# formula for a speeding fine



## Danman (Nov 21, 2006)

hey hows it going i havent been here in a while but i was wondering if any one knows the formula for speeding fines in Rhode Island i know massachusetts formula but i just wanting to know RI's if any of you guys know it, also i did do a search and coulnt find any thing.
thnaks,
-Dan


----------



## 94c (Oct 21, 2005)

7*Violation Fine Schedule. *The following administrative fines are assessed for certain speed law violations.

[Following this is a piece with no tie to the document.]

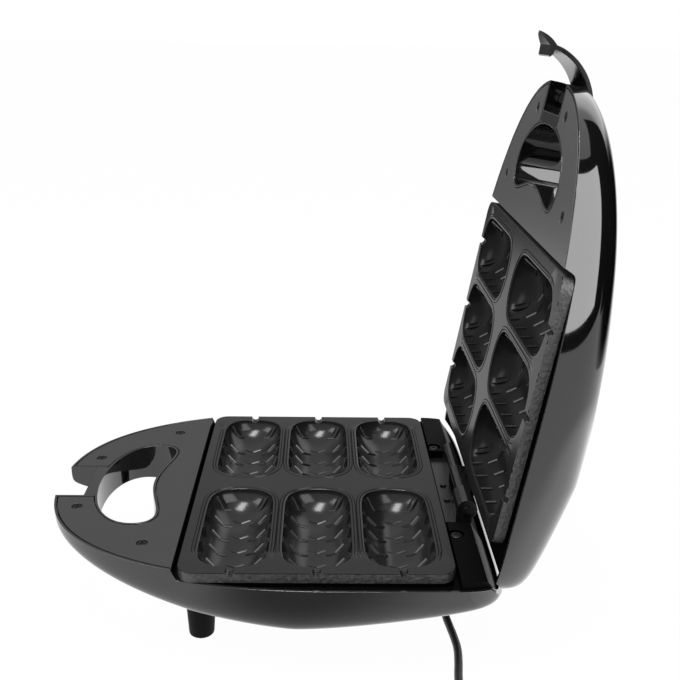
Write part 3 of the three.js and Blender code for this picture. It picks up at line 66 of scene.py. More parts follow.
MILLIMETRE = 0.001
GAP = 0.3
PARTING = -0.3
CLEAR = 2.0  # how far a cut runs past what it cuts
OVERLAP = 0.1  # how far joined solids reach into each other
MERGE, DISH_MERGE = 0.01, 0.002  # distances at which two points become one
FAR = 130.0
LOW_TOP, MIDDLE_TOP, HIGH_TOP = 4.0, 6.0, 8.0  # where working solids end, each clear of the one before
TIP = 0.5  # least width and depth of a dish, which keeps its ends closed
SKIN = 0.6  # how far the housing is drawn in, so that its finer form stays inside the node
UNDER_SKIN = SKIN - 0.05
SHARP, PLATE_SHARP = 32.0, 38.0  # angles in degrees above which an edge shows
FINE, COARSE, ROUGH = (120, 96), (72, 64), (60, 48)  # steps of a dish along and round it

# Housing outline
NOSE_REACH = 164.0
NOSE_END = -NOSE_REACH - CLEAR
REAR_REACH = 105.0
HALF_WIDTH = 116.0
WIDEST_AT = 15.0
NOSE_POWER = 2.4
REAR_POWER = 11.0
REAR_SPAN = 160.0
EDGE_POWER = 24.0
SPREAD_POWER = 2.1
WALL = 2.5
SECTION_BLEND = 100.0

# Rim and inner frame
COVER_EDGE = -78.7
RIM_DROP = 6.5
RIM_STEPS = ((0.0, 0.0), (0.08, 0.18), (0.2, 0.4), (0.34, 0.64), (0.5, 0.85), (0.72, 0.96), (1.0, 1.0))
RIM_STEP_LENGTH = 5.0
RIM_REAR_START = 93.5
RIM_REAR_DROP = 19.0
FRAME_DROP = 9.0
FRAME_THICK = 2.3
FRAME_LAND = 4.6
FRAME_REAR_EDGE = 91.5
FRAME_REAR_END = 101.5
FRAME_REAR_DROP = 18.5
FRAME_BOTTOM = -FRAME_DROP - FRAME_THICK
FRAME_REAR_BOTTOM = -FRAME_REAR_DROP - FRAME_THICK
FRAME_CUT = FRAME_BOTTOM - 3.0
DECK_NEAR = 47.0
DECK_FAR = 54.0
DECK_RECESS = 9.4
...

I. Driving below the minimum speed (i.e., impeding traffic)-$50; violating the basic speed rule-$50; exceeding the posted speed limit on bridges ans structures-$50; driving in the right lane when not driving at the normal speed of traffic-$50; and, violating the law regarding due care by drivers-$50. II. For a 1st offense of speeding 1 to 15 MPH in excess of the posted speed limit-a fine of $50. For a 2nd offense (within 12 months) where the speed is up to an excess of 15 MPH over the posted speed-a fine of $10 per MPH over the speed limit. And, for a 3rd or subsequent offense (within 12 months) where the speed is up to an excess of 15 MPH over the posted speed-a fine of $15 per MPH over the speed limit. III. For a 1st offense of speeding ≥16 MPH in excess of the posted speed limit-a mandatory fine of $10 per MPH over the speed limit. For a 2nd offense (within 12 months) of speeding ≥16 MPH in excess of the posted speed limit-a mandatory fine of $15 per MPH over the speed limit. And, for a 3rd or subsequent offense (within 12 months) of speeding ≥16 MPH in excess of the posted speed limit-a mandatory fine of $20 per MPH over the speed limit. '31-41.1-4(a) & (b) ​


----------



## Danman (Nov 21, 2006)

thank you so if i was doing 80 in 65 it should only be 150?


----------